Everybody's doin' it.

study day

I'm home today studying as those nice people at work are giving me Fridays off for the rest of the year to stay home and write essays. Sounds like a pretty good deal, huh?

After that amazing storm last night, it's a surprisingly gorgeous day outside today and I'm working on my ibook (with wireless innernet I might add - I know you want one Billy) under the verandah surrounded by ferns and flowers.

And guess who dropped in to say hello...



Baxter didn't even notice.

He's getting Huuuuuge too...

Thursday, October 13, 2005

i <3 my ibook

totally converted. sitting in my kitchen with a glass of wine, my puppy and my ibook, streaming Special Requests and listening to the rain outside. something about not being stuck alone in the office while surfing the net appeals immensely.

Tuesday, October 04, 2005

relief

I got an 83 on my first ever uni paper.

wooooo.

stalking ronan sharkey

Now that I'm back from TINA it's time to get back to the mundane of the everyday. TINA was awesome fun, I lost track of how much ginger beer I drank, how many strangers I spoke to, and how many ks I trekked between the YHA and the Festival Club.

High point: too many to mention. Great music, great people, great beer, great art, great conversation.

Low point: the 6.09am fire alarm and subsequent evacuation on Saturday morning because some inconsiderate twat burnt their toast. Oh, and the drunken yobbos yelling abuse and throwing up in the street after the grand final.

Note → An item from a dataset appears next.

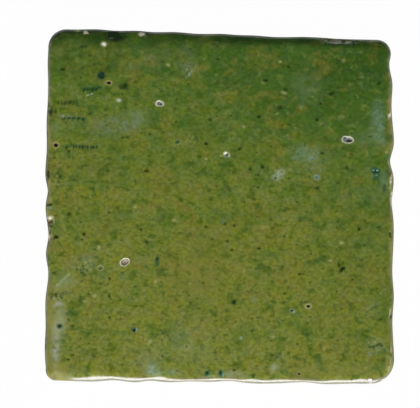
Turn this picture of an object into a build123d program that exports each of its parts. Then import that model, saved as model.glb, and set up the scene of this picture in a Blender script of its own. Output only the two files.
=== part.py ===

The verdict: count me in for next year!

So, what's with the title of this post? Ronan Sharkey (from JJJ) was speaking on one of the Student Media Conference panels, and I desperately wanted to hear him speak in person. I love his radio voice and so wanted to meet him. But he was a no-show. I stayed for the panel anyway. For the record, Barry Dickens (The Age) is an absolute cracker.